As the proposed final disposal of HTC precipitates is via submarine disposal, it is crucial to meet the standard threshold of metals in a seawater ecosystem. In practice, if the substantial metal value accumulated within the HTC structure was not already recovered, submarine disposal would entail far higher dilution rates as a result of seawater mixing and dispersal, thus resulting in very low dissolved metal concentrations.
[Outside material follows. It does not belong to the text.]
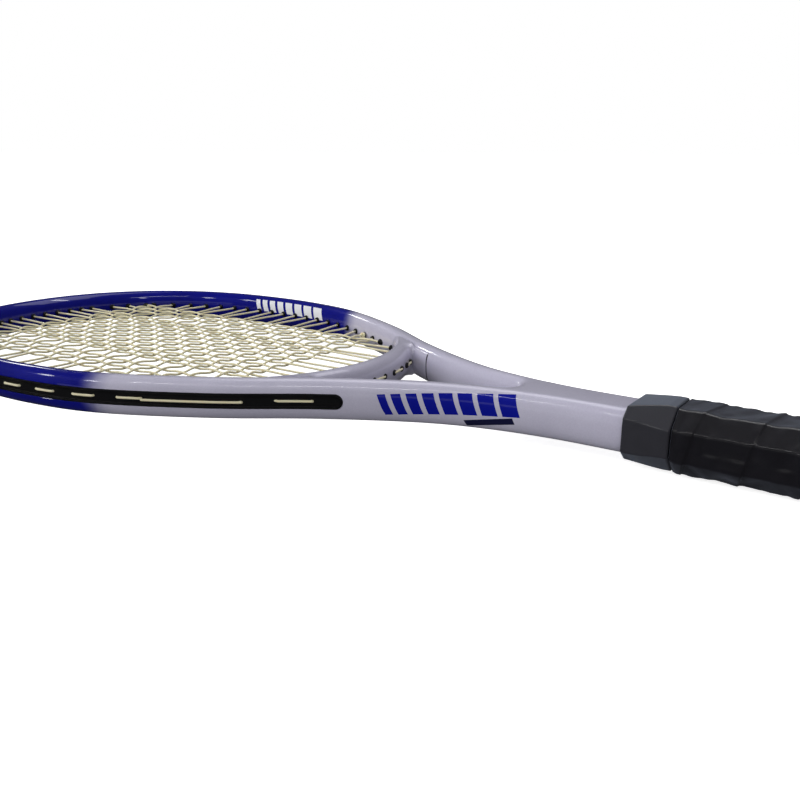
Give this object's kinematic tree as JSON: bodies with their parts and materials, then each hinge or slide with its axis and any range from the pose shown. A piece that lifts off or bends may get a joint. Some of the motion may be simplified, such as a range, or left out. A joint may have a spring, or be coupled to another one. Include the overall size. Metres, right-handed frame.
{
  "type": "tennis racket",
  "caption": "Strung tennis racket: hollow oval hoop and twin shafts, throat bridge, woven string bed in grommet strips, wrapped handle with a rubber collar.",
  "frame": {"origin": "centre of the butt cap's end face", "axes": "+X along the racket from the butt to the head's tip, +Z square to the strings, +Y across the head"},
  "size_m": [0.6847, 0.2598, 0.035],
  "materials": {
    "frame_paint": "gloss pearl paint, lavender white with a deep blue head, over carbon composite",
    "grommet_nylon": "moulded black nylon",
    "string": "natural synthetic gut",
    "pallet_foam": "moulded rigid foam",
    "cap_plastic": "moulded black ABS",
    "staple_steel": "drawn wire",
    "grip": "cushioned black polyurethane strip",
    "tape": "black vinyl tape",
    "collar_rubber": "satin moulded rubber"
  },
  "bodies": {
    "racket": {"bridge_grommet_left_1": "grommet_nylon", "bridge_grommet_left_2": "grommet_nylon", "bridge_grommet_left_3": "grommet_nylon", "bridge_grommet_left_4": "grommet_nylon", "bridge_grommet_left_5": "grommet_nylon", "bridge_grommet_right_1": "grommet_nylon", "bridge_grommet_right_2": "grommet_nylon", "bridge_grommet_right_3": "grommet_nylon", "bridge_grommet_right_4": "grommet_nylon", "bridge_grommet_right_5": "grommet_nylon", "bumper_guard": "grommet_nylon", "butt_cap": "cap_plastic", "butt_staple_lower": "staple_steel", "butt_staple_upper": "staple_steel", "cross_string": "string", "finishing_tape": "tape", "frame": "frame_paint", "grip_wrap": "grip", "handle_pallet_lower": "pallet_foam", "handle_pallet_upper": "pallet_foam", "main_string": "string", "side_grommet_strip_left": "grommet_nylon", "side_grommet_strip_right": "grommet_nylon", "throat_bridge": "frame_paint"},
    "collar": {"grip_collar": "collar_rubber"}
  },
  "joints": [
    {"name": "collar_slide", "type": "slide", "parent": "racket", "child": "collar", "axis": [1, 0, 0], "range_m": [0, 0.02]}
  ]
}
Thus, HTCs prepared from a combination of AMD and seawater may constitute a viable repository to immobilise Cu and Zn contained in AMD solutions.

Conclusions

In this study, a combination of a synthetic AMD solution and seawater (as an Mg source) followed by the addition of alkali to increase the final pH to ≈9.5 was used to successfully form a HTC. From the three initial M2+:M3+ ratios (2:1, 3:1, and 4:1), only HTC with an M2+:M3+ ratio of 2:1 was generated, as indicated by both the mineralogical and geochemical analyses. The HTCs were demonstrated to effectively remove an array of metals present in AMD, including Cu, Zn, Al, and Mn with removal rates in this study between 99.97 to 99.99%. The HTC precipitates formed from the simulated AMD were composed of 6.6 and 4.1% Cu and Zn, respectively, and thus show the potential for future metal recovery from the precipitate prior to eventual submarine placement, post-metal extraction.

Although only an HTC with M2+:M3+ ratio of 2:1 was produced, leaching experiments indicated that the three HTC samples prepared from different initial M2+:M3+ ratios, behaved in a subtly different manner in seawater. A small increase in Cu, Mn, Mg, and Ca concentrations, as well as a more significant decrease in Al concentrations, were observed throughout the leaching period. HTC produced from an initial M2+:M3+ ratio of 2:1 displayed the greatest element mobility followed by HTC produced from an initial M2+:M3+ ratio of 3:1 and 4:1. Importantly, only 0.2% of the Cu and 1.1% of the Zn within the HTC were leached into the seawater over 30 days, indicating that these metal ions are stable within the HTC, with minimal leaching into the seawater. Nonetheless, further work should compare the stability of freshly prepared and aged HTCs in seawater to ensure the short- and long-term stability of HTCs as metal contaminant repositories.